Aha! The difference is that send_event=True for this stray F3. Perhaps we can use this to filter out such events in IDLE.

Xiaokang2022 commented 1 week ago

I'll try to change this way in #125352 . However, the approach I took in the PR so far is just as effective, but it is not a good solution.

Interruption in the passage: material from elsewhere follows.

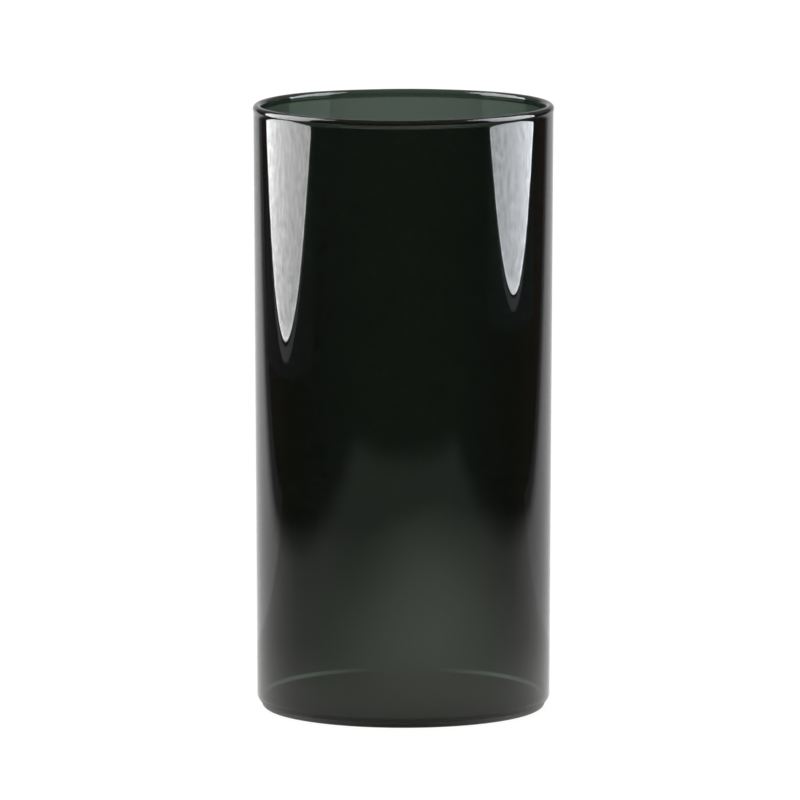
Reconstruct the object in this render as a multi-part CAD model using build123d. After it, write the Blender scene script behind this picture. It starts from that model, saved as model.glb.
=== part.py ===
from build123d import *
import math
import os

# A straight-sided vase of dark tinted glass, open at the top, standing on Z = 0 and centred on the Z axis.
# It is made of two pieces of glass. The tube's upper edge is melted into a thick, round bead, and its lower edge
# is turned inwards into a lip. The base disc closes the bottom: its plug is welded into the lip and its
# flange is the foot that the vase stands on. Lengths are in millimetres.

# Driving dimensions
height = 300.0              # from the table to the top of the rim
mouth_diameter = 147.6      # outside of the wall, carried up to the height of the rim
base_diameter = 144.6       # outside of the wall, carried down to the table
wall = 3.0                  # thickness of the tube's wall
rim_bead_out = 0.45         # how far the bead stands out past the outside of the wall
rim_bead_in = 0.85          # how far the bead stands in past the inside of the wall
rim_shoulder_radius = 6.0   # rounding under the bead, where it starts to run down into the wall
outer_neck_radius = 12.0    # hollow rounding where the bead has run down into the outside of the wall
inner_neck_radius = 6.0     # the same on the inside of the wall
heel_height = 6.9           # height at which the wall starts to turn in
foot_inset = 2.2            # how much smaller the foot is than the wall, on the radius
foot_height = 3.1           # height of the foot, up to the tube's lip
foot_land = 0.3             # upright strip of the foot between its rounded lower edge and the lip
floor_thickness = 5.5       # from the table to the inside floor
inner_corner_radius = 5.0   # inside, between the floor and the wall

# The wall leans out a little from the base to the mouth.
lean = math.atan((mouth_diameter - base_diameter) / 2 / height)


def outside_radius(z):
    """Radius of the wall's outside at height z."""
    return base_diameter / 2 + z * math.tan(lean)


# Sizes that follow from the driving dimensions
bead_radius = (wall + rim_bead_out + rim_bead_in) / 2
bead_z = height - bead_radius
down_wall = Vector(-math.sin(lean), -math.cos(lean))
across_wall = Vector(math.cos(lean), -math.sin(lean))
foot_radius = base_diameter / 2 - foot_inset
foot_edge_radius = foot_height - foot_land
corner_top = floor_thickness + inner_corner_radius * (1 - math.sin(lean))
plug_radius = outside_radius(corner_top) - wall - inner_corner_radius * math.cos(lean)


def spin(section):
    """The solid that a section, drawn as radius and height, makes when it turns about the Z axis."""
    return revolve(Plane.XZ * section, Axis.Z)


def run_down(start, stand, neck_radius, side):
    """Two arcs from the side of the bead down into the wall, which it stands out from by stand.

    side is 1 on the outside of the wall and -1 on the inside.
    """
    turn = math.degrees(math.acos(1 - stand / (rim_shoulder_radius + neck_radius)))
    shoulder = JernArc(start, down_wall, rim_shoulder_radius, -side * turn)
    neck = JernArc(shoulder @ 1, shoulder % 1, neck_radius, side * turn)
    return shoulder, neck


def glass_tube():
    """The wall: bead at the mouth, even lean, rounded heel, and a lip that ends at the disc's plug."""
    bead_centre = Vector(outside_radius(bead_z), bead_z) + across_wall * (rim_bead_out - bead_radius)
    bead_outside = bead_centre + across_wall * bead_radius
    bead_inside = bead_centre - across_wall * bead_radius
    bead = ThreePointArc(bead_outside, bead_centre - down_wall * bead_radius, bead_inside)
    outer_shoulder, outer_neck = run_down(bead_outside, rim_bead_out, outer_neck_radius, 1)
    inner_shoulder, inner_neck = run_down(bead_inside, rim_bead_in, inner_neck_radius, -1)
    heel_top = (outside_radius(heel_height), heel_height)
    heel_bottom = (foot_radius, foot_height)
    heel = TangentArc(heel_top, heel_bottom, tangent=down_wall)
    lip_inside = (plug_radius, floor_thickness)
    corner = JernArc(lip_inside, (1, 0), inner_corner_radius, 90 - math.degrees(lean))
    outer_wall = Line(outer_neck @ 1, heel_top)
    inner_wall = Line(inner_neck @ 1, corner @ 1)
    lip = Polyline(heel_bottom, (plug_radius, foot_height), lip_inside)
    outside = [bead, outer_shoulder, outer_neck, outer_wall, heel]
    inside = [lip, corner, inner_wall, inner_neck, inner_shoulder]
    return spin(make_face(outside + inside))


def base_disc():
    """The bottom: a flange that is the foot, with a plug on it that fills the tube's lip up to the floor."""
    section = make_face(
        Polyline(
            (0, 0),
            (foot_radius, 0),
            (foot_radius, foot_height),
            (plug_radius, foot_height),
            (plug_radius, floor_thickness),
            (0, floor_thickness),
            close=True,
        )
    )
    foot_edge = section.vertices().sort_by_distance((foot_radius, 0))[0]
    return spin(fillet(foot_edge, foot_edge_radius))


os.makedirs("parts", exist_ok=True)
export_step(glass_tube(), "parts/glass_tube.step")
export_step(base_disc(), "parts/base_disc.step")
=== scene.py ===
import math

import bpy
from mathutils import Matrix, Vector, noise


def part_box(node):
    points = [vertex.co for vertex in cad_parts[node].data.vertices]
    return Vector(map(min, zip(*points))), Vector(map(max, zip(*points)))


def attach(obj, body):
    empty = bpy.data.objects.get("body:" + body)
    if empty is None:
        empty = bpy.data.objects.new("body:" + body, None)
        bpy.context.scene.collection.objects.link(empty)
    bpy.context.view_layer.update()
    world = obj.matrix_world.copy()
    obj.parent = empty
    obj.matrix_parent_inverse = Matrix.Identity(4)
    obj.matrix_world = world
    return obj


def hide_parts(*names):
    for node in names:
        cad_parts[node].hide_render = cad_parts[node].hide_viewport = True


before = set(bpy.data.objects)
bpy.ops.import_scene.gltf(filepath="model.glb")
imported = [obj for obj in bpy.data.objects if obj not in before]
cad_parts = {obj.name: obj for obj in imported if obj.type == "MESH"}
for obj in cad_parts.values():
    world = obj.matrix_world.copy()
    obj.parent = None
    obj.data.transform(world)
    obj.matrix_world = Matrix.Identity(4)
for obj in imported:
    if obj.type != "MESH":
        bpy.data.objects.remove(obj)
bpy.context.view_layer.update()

# The camera. A long lens stands well back and looks down on the vase a little, so that the mouth shows as a
# narrow ellipse and the walls stay upright.
camera_distance = 5.435
camera_height = 0.890
camera_left = 0.0017
camera_tilt = math.radians(7.7241)
camera = bpy.data.objects.new("camera", bpy.data.cameras.new("camera"))
camera.data.lens = 500.0
camera.data.clip_end = 50.0
camera.location = (-camera_left, -camera_distance, camera_height)
camera.rotation_euler = (math.pi / 2 - camera_tilt, 0, 0)
bpy.context.scene.collection.objects.link(camera)
bpy.context.scene.camera = camera
bpy.context.scene.view_settings.view_transform = "Standard"

# The studio's air. Straight on, everything behind the vase is plain white. What the glass mirrors is a dim,
# brownish room that gets lighter and greyer towards its ceiling.
white = (1.0, 1.0, 1.0, 1.0)
room_colour = (0.055, 0.043, 0.038, 1.0)
ceiling_colour = (0.26, 0.26, 0.25, 1.0)
ceiling_start, ceiling_full = -0.05, 0.40


def feed(tree, socket, value):
    """Links a value to a socket if it is a socket itself, and otherwise sets it as the socket's own value."""
    if isinstance(value, bpy.types.NodeSocket):
        tree.links.new(value, socket)
    else:
        socket.default_value = value


def maths(tree, operation, *values):
    """A Math node's result. Each value is a number or a socket."""
    node = tree.nodes.new("ShaderNodeMath")
    node.operation = operation
    for socket, value in zip(node.inputs, values):
        feed(tree, socket, value)
    return node.outputs[0]


def smooth_step(tree, value, low, high):
    """0 where a value is below low, 1 where it is above high, smooth between. low may be above high."""
    node = tree.nodes.new("ShaderNodeMapRange")
    node.interpolation_type = "SMOOTHSTEP"
    flipped = low > high
    tree.links.new(value, node.inputs["Value"])
    node.inputs["From Min"].default_value = min(low, high)
    node.inputs["From Max"].default_value = max(low, high)
    node.inputs["To Min"].default_value = 1.0 if flipped else 0.0
    node.inputs["To Max"].default_value = 0.0 if flipped else 1.0
    return node.outputs["Result"]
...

Xiaokang2022 commented 1 week ago

This method doesn't seem to work for IDLE. This is because the value of ev.send_event for all shortcut action events is True in IDLE.

Here's how I tested:

Change the function wrapper in the #125352 to something like this:

def wrapper(event):
    # Filter out incorrect events
    if event.type == tkinter.EventType.Key and event.send_event:
        print(f"{event.send_event=}")
        return None
    return func(event)

Then you will find that the problem mentioned in this issue is gone, but the original shortcut cannot be triggered.

FYI, maybe there's a problem with the way I'm testing.

Xiaokang2022 commented 3 days ago

After testing, other third-party input methods can also cause the same problem. So, this problem may not be caused by the input method.

Also, one thing to note here is that we actually only pressed the keyboard twice, but the event was triggered three times.

rEnter

The two keystrokes correspond to the 1st and 3rd events mentioned earlier, respectively, but it's not clear how the intermediate event fires.